Compreendo também que recorra à sexualidade como uma espécie de mito arquetípico, capaz de desenvolver uma intersubjectividade e de desconstruir a velha dicotomia Idealismo # Materialismo de maneira exemplar (sem efeitos colaterais).
Mas quanto à teologização da política, retorno de neo-teocracias, quero desconfiar da re-sagração do mundo, quero fazê-lo porque amo demasiado o mundo (Dioniso é um nome de guerra, e não sei se estarei à altura dele), a imperfeição do mundo, se quiser.
Receba um abraço
Vejo que o ponto de nossa discórdia reside na re-sacralização ou des-sacralização da política.
Penso a Religião como "religare", como uma religação de tudo e todas as coisas. O pensamento religioso tem essa particularidade de fornecer teleologias do mundo.
Acho que a psicanálise e o marxismo também podem oferecer uma teleologia do mundo. Acho pertinente este tipo de conhecimento hoje em dia. Porquê?
Falaram-me há dias de um conceito de Zigmunt Baumann, autor que conheço mal, que achei bastante interessante. Tem a ver com o chamado conhecimento do sistema interactivo maior. Trata-se da capacidade de olhar para um objecto particular, uma parte constituinte do mundo, e ser capaz de enquadrá-lo com todo o resto, nas multi-relações que um conhecimento estabelece com outros conhecimentos distintos.
Trata-se aqui de um contraponto com a excessiva especialização do conhecimento no mundo de hoje, através com um conhecimento mais eclético e "teleológico".

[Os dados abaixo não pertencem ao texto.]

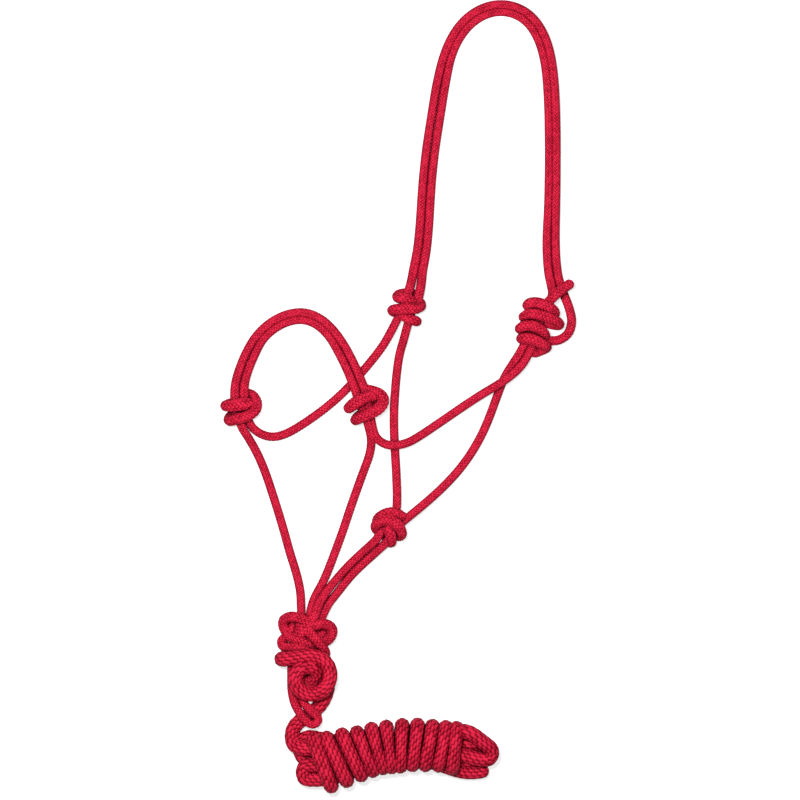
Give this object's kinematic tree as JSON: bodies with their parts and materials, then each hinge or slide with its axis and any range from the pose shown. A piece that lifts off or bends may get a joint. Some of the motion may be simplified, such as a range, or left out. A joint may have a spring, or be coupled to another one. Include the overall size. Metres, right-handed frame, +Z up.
{
  "type": "rope halter with lead rope",
  "caption": "Knotted rope halter for a horse, laid flat, with a doubled crown and noseband and a thick lead rope hitched below the chin and wound in a hank.",
  "frame": {"origin": "on the floor, below the middle of the whole object as it lies flat", "axes": "+X across the face from the nose side to the tie side, +Y from the chin to the crown, +Z up from the floor"},
  "size_m": [0.3312, 0.7414, 0.042],
  "materials": {
    "halter_rope": "tight plaited polyester cord, slight sheen",
    "lead_rope": "coarse soft braided polyester rope, slight sheen"
  },
  "bodies": {
    "cheeks_and_chin": {"nose_knot_left": "halter_rope", "nose_knot_right": "halter_rope", "crown_knot": "halter_rope", "tie_knot": "halter_rope", "tie_loop": "halter_rope", "tie_strand": "halter_rope", "tie_tail": "halter_rope", "cheek_left": "halter_rope", "cheek_right": "halter_rope", "throat_left": "halter_rope", "throat_right": "halter_rope", "throat_knot": "halter_rope", "chin_left": "halter_rope", "chin_right": "halter_rope", "jaw_front": "halter_rope", "jaw_back": "halter_rope"},
    "noseband": {"noseband_outer": "halter_rope", "noseband_inner": "halter_rope"},
    "crown": {"crown_outer": "halter_rope", "crown_inner": "halter_rope"},
    "chin_end": {"chin_knot": "halter_rope", "lead_loop": "halter_rope", "lead_hitch": "lead_rope"},
    "hank": {"lead_run": "lead_rope", "hank": "lead_rope", "hank_bight_left": "lead_rope", "hank_bight_right": "lead_rope", "lead_tip": "lead_rope"}
  },
  "joints": [
    {"name": "noseband_fold", "type": "hinge", "parent": "cheeks_and_chin", "child": "noseband", "pos_m": [-0.093, 0.0125, 0.0124], "axis": [1, 0, 0], "range_deg": [0, 90]},
    {"name": "crown_fold", "type": "hinge", "parent": "cheeks_and_chin", "child": "crown", "pos_m": [0.082, 0.118, 0.004], "axis": [1, 0, 0], "range_deg": [0, 90]},
    {"name": "chin_fold", "type": "hinge", "parent": "cheeks_and_chin", "child": "chin_end", "pos_m": [-0.072, -0.1755, 0.004], "axis": [-1, 0, 0], "range_deg": [0, 90]},
    {"name": "hank_swing", "type": "hinge", "parent": "chin_end", "child": "hank", "pos_m": [-0.099, -0.319, 0.0105], "axis": [0, 0, -1], "range_deg": [0, 90]}
  ]
}
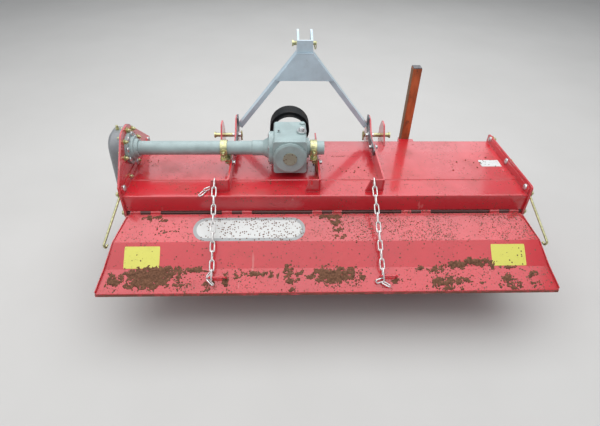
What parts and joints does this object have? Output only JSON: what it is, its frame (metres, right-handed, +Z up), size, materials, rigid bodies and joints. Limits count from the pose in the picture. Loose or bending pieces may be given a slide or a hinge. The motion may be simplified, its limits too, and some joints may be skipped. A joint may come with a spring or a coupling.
{
  "type": "rotary tiller",
  "caption": "Three-point hitch rotary tiller with a folded deck, side gear case, cross tube drive, bladed rotor, leaning head frame and a chain-held tail board.",
  "frame": {"origin": "on the floor, in the middle of the machine's width and length", "axes": "+X to the right and +Y forward (the way it is towed), both seen from behind, +Z up"},
  "size_m": [1.9612, 0.95, 1.0487],
  "materials": {
    "red_paint": "gloss red enamel over folded steel",
    "grey_cast": "grey paint over rough castings",
    "blue_grey_paint": "light blue-grey enamel",
    "yellow_zinc": "yellow passivated zinc",
    "galvanised": "bright galvanised",
    "black_guard": "matt black",
    "orange_paint": "weathered orange paint",
    "dark_steel": "dark forged steel with earth on it",
    "bright_steel": "machined steel"
  },
  "bodies": {
    "frame": {"deck": "red_paint", "front_beam": "red_paint", "side_plate_left": "red_paint", "side_plate_right": "red_paint", "skid_left": "red_paint", "skid_right": "red_paint", "gear_case_cover": "grey_cast", "gear_case_plug": "yellow_zinc", "tube_flange": "grey_cast", "cross_tube": "grey_cast", "tube_stub": "grey_cast", "gearbox_housing": "grey_cast", "gearbox_rear_cover": "grey_cast", "shaft_guard": "black_guard", "tube_clamps": "yellow_zinc", "bracket_left": "red_paint", "bracket_right": "red_paint", "bracket_middle": "red_paint", "hitch_outer_cheeks": "red_paint", "lower_hitch_pins": "yellow_zinc", "head_frame_leg_left": "blue_grey_paint", "head_frame_leg_right": "blue_grey_paint", "head_frame_gusset": "blue_grey_paint", "head_frame_feet": "dark_steel", "top_hitch_fork": "blue_grey_paint", "top_hitch_pin": "yellow_zinc", "hinge_rod": "dark_steel", "hinge_leaves": "red_paint", "rotor_bearing_hubs": "grey_cast", "rotor_bearing_cap": "grey_cast", "stand_sleeve": "red_paint", "chain_left": "galvanised", "chain_right": "galvanised", "side_rods": "yellow_zinc"},
    "rotor": {"rotor_shaft": "dark_steel", "rotor_tines": "dark_steel"},
    "input": {"input_shaft": "bright_steel"},
    "board": {"tail_board": "red_paint"},
    "stand": {"stand_leg": "orange_paint"}
  },
  "joints": [
    {"name": "rotor_spin", "type": "hinge", "parent": "frame", "child": "rotor", "pos_m": [0, 0.082, 0.251], "axis": [-1, 0, 0], "continuous": true},
    {"name": "input_spin", "type": "hinge", "parent": "frame", "child": "input", "pos_m": [-0.167, 0.291, 0.631], "axis": [0, 1, 0], "continuous": true},
    {"name": "board_hinge", "type": "hinge", "parent": "frame", "child": "board", "pos_m": [0, -0.141, 0.4245], "axis": [-1, 0, 0], "range_deg": [0, 60], "deforming": ["chain_left", "chain_right"]},
    {"name": "stand_slide", "type": "slide", "parent": "frame", "child": "stand", "axis": [0, 0, -1], "range_m": [0, 0.325]}
  ],
  "couplings": [
    {"joint": "input_spin", "follows": "rotor_spin", "ratio": 2.5}
  ]
}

Parece-me que falta à classe política um pouco desse conhecimento do sistema-interactivo-maior, de uma visão de conjunto, em contra-ponto com uma visão especializada e parcial de partes isoladas, como o funcionário que só sabe fazer uma coisa, mas não sabe qual a sua relação com o resto das coisas. Tem a ver com gestões estéreis de défices e números sem uma visão humana global. É neste ponto que considero útil uma teologia da política, ou uma política teológica.
Devolvo-te o abraço e proponho então a continuação desta conversa de amigos no sentido deleuziano.

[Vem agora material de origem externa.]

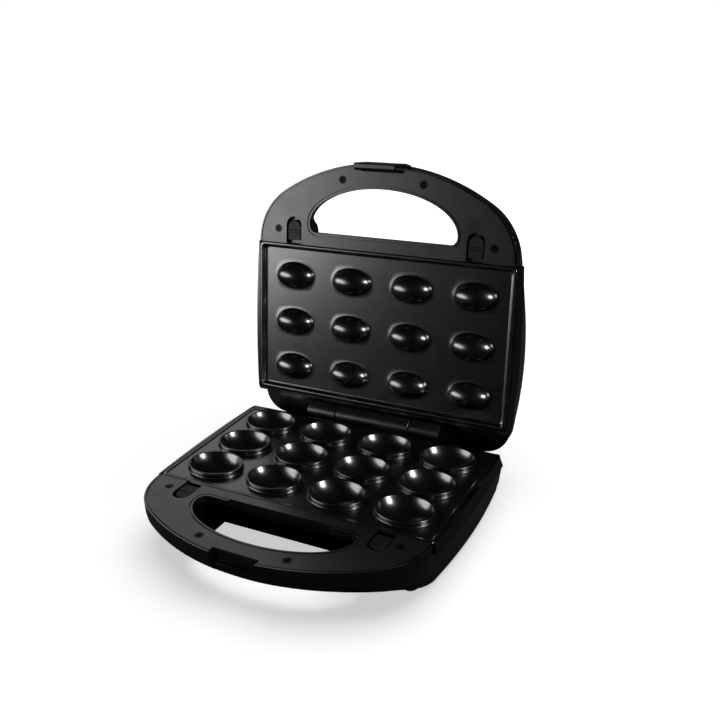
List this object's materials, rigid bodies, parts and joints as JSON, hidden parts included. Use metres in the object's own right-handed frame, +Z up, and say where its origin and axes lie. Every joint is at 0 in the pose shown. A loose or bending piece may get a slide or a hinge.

Muito interessante a ideia de uma macroscopia que supera os compartimentos estanques da realidade e cria uma verdadeira organização rizomática (Deleuze).
O problema é que o "religare" religioso (ou bélico, por exemplo) inverte o problema. Se por um lado cria essa percepção global benéfica, por outro esquece que a totalidade é feita de particularidades irredutíveis a esse mesmo total.

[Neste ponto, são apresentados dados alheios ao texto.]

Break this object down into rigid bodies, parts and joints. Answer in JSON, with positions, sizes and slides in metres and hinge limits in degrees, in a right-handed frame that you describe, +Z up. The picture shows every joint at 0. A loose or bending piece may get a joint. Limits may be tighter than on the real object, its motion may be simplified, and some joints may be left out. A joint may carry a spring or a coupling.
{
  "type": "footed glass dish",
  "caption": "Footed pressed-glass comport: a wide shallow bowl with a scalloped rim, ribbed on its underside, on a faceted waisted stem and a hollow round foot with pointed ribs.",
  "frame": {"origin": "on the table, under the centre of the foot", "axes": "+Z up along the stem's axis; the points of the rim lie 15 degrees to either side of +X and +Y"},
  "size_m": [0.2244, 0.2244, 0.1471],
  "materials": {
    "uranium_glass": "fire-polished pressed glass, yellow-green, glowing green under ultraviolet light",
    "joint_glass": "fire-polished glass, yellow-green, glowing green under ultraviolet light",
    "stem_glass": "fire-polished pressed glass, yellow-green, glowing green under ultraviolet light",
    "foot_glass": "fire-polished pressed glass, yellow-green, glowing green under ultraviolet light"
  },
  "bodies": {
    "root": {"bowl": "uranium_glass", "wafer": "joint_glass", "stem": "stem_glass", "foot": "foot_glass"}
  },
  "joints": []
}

Repare, esse foi sempre o grande problema dos projectos políticos totalitários, a obsessão teleológica desvalorizou excessivamente a singularidade humana, por isso se permitiam, dentro de uma assentimento geral, sacrificar os críticos que colocavam pedras na engrenagem do sistema.
Bem sei que a equação é difícil (entre a atomização e a totalização social), mas nesta altura da vida prefiro apostar na fragilidade do global para melhor defender o singular. Se é que acontece desta forma.